## DATA FOR THIS TASK
....

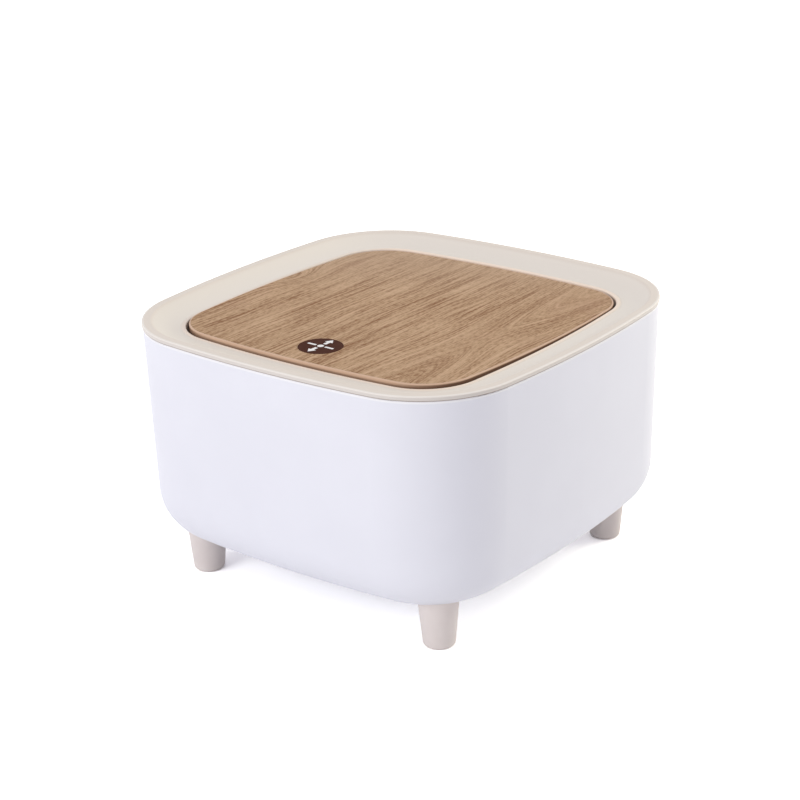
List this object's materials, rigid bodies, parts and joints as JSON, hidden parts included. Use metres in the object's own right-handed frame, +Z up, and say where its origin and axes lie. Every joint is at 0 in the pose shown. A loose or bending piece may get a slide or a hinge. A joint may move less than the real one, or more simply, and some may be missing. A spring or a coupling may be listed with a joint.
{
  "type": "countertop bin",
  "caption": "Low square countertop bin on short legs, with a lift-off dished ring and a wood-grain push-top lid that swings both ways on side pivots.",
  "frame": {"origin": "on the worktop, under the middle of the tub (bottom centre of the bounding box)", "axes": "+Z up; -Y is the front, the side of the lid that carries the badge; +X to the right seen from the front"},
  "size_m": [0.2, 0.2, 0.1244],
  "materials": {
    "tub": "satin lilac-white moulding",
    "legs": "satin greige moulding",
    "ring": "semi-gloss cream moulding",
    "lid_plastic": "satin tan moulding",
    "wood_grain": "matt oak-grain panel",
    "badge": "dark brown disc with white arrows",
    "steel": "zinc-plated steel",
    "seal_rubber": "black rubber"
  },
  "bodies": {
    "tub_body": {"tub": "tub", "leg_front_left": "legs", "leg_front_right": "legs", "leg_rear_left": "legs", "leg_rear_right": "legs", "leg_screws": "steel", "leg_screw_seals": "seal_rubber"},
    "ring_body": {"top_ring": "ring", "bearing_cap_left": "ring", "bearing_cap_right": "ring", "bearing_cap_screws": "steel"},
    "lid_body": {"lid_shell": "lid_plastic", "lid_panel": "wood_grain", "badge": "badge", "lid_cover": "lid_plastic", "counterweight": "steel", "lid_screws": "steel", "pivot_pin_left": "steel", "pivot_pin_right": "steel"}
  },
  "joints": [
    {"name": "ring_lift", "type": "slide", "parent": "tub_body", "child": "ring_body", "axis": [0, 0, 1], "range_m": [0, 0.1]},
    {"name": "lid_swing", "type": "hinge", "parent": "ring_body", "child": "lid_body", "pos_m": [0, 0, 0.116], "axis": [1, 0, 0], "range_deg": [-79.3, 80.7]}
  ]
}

....

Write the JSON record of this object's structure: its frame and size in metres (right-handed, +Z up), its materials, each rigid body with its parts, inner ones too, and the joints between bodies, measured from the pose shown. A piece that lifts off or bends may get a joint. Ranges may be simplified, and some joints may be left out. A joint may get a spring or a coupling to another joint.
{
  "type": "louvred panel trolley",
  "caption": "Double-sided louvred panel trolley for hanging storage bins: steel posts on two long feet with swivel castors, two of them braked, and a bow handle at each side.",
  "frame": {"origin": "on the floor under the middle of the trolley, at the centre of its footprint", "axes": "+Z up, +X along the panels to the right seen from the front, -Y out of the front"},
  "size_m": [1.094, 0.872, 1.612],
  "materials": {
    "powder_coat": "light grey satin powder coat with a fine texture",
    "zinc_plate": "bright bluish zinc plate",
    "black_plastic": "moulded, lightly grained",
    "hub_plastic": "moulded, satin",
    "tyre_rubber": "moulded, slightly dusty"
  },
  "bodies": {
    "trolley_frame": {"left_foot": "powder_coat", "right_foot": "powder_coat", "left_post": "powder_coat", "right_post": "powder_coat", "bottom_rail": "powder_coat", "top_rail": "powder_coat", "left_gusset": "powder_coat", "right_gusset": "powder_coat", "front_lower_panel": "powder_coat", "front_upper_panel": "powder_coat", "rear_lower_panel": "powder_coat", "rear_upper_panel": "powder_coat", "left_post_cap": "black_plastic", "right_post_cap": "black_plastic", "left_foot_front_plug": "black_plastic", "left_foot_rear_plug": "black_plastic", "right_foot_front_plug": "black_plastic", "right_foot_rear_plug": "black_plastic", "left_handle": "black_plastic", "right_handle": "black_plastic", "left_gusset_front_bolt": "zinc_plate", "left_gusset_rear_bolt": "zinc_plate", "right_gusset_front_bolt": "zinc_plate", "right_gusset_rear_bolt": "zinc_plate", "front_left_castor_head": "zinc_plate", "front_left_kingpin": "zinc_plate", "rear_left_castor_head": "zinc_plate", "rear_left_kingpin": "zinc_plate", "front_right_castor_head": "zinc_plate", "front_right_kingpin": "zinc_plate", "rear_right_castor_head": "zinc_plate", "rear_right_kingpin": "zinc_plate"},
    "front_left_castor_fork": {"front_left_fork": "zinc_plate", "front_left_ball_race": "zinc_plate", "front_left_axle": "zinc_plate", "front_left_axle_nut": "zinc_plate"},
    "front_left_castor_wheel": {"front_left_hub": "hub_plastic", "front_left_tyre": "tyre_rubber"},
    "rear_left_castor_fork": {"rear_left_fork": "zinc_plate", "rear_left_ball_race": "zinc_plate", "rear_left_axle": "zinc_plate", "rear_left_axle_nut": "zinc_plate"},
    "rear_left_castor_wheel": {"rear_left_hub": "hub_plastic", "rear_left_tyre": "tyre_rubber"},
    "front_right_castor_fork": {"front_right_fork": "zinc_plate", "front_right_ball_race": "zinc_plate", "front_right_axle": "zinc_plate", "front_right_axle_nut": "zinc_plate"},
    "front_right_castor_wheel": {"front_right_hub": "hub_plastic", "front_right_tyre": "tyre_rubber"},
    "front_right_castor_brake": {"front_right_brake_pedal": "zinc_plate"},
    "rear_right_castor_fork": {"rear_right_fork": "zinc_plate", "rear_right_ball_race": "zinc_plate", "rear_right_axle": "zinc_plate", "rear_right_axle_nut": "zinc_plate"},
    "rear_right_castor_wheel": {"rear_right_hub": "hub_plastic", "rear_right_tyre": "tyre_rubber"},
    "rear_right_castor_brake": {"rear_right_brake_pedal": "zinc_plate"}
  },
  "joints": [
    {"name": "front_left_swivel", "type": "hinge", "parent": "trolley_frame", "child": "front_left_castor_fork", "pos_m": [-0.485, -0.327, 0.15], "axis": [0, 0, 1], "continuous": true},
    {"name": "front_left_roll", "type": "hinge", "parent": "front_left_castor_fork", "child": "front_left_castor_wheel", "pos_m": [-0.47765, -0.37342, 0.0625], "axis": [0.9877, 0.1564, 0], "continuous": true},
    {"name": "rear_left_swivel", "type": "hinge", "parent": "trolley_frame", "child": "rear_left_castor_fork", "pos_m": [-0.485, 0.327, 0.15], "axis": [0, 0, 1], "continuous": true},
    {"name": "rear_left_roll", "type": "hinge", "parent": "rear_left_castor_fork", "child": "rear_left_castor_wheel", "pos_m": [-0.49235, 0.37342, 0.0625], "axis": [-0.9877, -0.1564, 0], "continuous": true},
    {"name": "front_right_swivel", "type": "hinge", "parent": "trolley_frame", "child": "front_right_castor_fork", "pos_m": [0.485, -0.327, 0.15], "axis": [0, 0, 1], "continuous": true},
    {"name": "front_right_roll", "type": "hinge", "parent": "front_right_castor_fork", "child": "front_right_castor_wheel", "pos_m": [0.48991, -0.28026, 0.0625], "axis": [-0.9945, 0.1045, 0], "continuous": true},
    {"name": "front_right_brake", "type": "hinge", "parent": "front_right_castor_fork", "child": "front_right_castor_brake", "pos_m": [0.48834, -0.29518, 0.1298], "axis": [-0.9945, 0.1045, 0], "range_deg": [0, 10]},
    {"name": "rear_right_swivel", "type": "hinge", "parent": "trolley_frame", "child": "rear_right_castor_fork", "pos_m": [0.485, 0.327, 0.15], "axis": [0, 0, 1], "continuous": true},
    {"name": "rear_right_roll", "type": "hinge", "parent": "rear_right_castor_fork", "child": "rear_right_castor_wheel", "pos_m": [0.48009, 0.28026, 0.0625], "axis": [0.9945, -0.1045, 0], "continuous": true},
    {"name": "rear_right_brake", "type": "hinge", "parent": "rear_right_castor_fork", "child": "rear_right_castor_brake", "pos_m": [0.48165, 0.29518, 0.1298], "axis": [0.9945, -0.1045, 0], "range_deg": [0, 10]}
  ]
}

....

## INSTRUCTIONS FOR THE TASK
Select and copy every line from the records that includes the word "each".

## COMPLETE OUTPUT
Write the JSON record of this object's structure: its frame and size in metres (right-handed, +Z up), its materials, each rigid body with its parts, inner ones too, and the joints between bodies, measured from the pose shown. A piece that lifts off or bends may get a joint. Ranges may be simplified, and some joints may be left out. A joint may get a spring or a coupling to another joint.
  "caption": "Double-sided louvred panel trolley for hanging storage bins: steel posts on two long feet with swivel castors, two of them braked, and a bow handle at each side.",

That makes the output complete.